More than 20 maternity cases at East Kent Hospitals are being investigated in the wake of baby Harry Richford’s inquest, a health minister revealed today.

Nadine Dorries MP was answering a question in the House of Commons from Rosie Duffield, MP for Canterbury.

Harry Richford died from hypoxia
Harry Richford died from hypoxia

The Labour politician had asked whether the government would launch a public inquiry into reports of "preventable" baby deaths at the East Kent Hospitals trust.

The minister replied the Care Quality Commission (CQC) had investigated the trust last week and "will take enforcement action if necessary".

Ms Dorries added: “The Health Services Inspection Board (HSIB) have examined 26 individual maternity cases at the trust and have already reported on 15.”

It is not known whether the 26 cases all relate to the deaths of babies.

Both the CQC and HSIB were asked on Monday by the Department of Health and Social Care to complete their work and report back within 14 days.

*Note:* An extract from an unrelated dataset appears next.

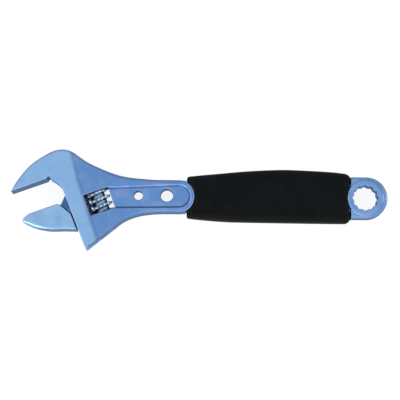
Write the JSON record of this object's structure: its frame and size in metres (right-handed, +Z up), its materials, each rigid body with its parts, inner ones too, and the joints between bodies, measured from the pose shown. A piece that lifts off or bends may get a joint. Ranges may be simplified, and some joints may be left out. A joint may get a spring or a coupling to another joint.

Rosie Duffield MP raised her concerns in the House of Commons today
Rosie Duffield MP raised her concerns in the House of Commons today

Speaking afterwards, Ms Duffield said: “This must now be a turning point for standards of maternity services in East Kent.

“As part of my ongoing work representing the concerns constituents have raised with me, I will continue to follow the issue closely and support calls for a public inquiry.”

An inquest on Friday heard the death of a Harry Richford just seven days after his birth at the QEQM hospital in Margate was "wholly avoidable".

The coroner ruled Harry was "failed by the hospital".

His parents are now calling on the Secretary of State for Health Matt Hancock for an independent investigation or inquiry into maternity services.

Sarah and Tom Richford with Harry before he died
Sarah and Tom Richford with Harry before he died

The East Kent Hospitals trust also manages the William Harvey in Ashford, Buckland Hospital in Dover, the Royal Victoria in Folkestone and the Kent and Canterbury.

Hospital bosses have already apologised to Harry's parents Sarah and Tom and admitted that standards "fell short" before his death.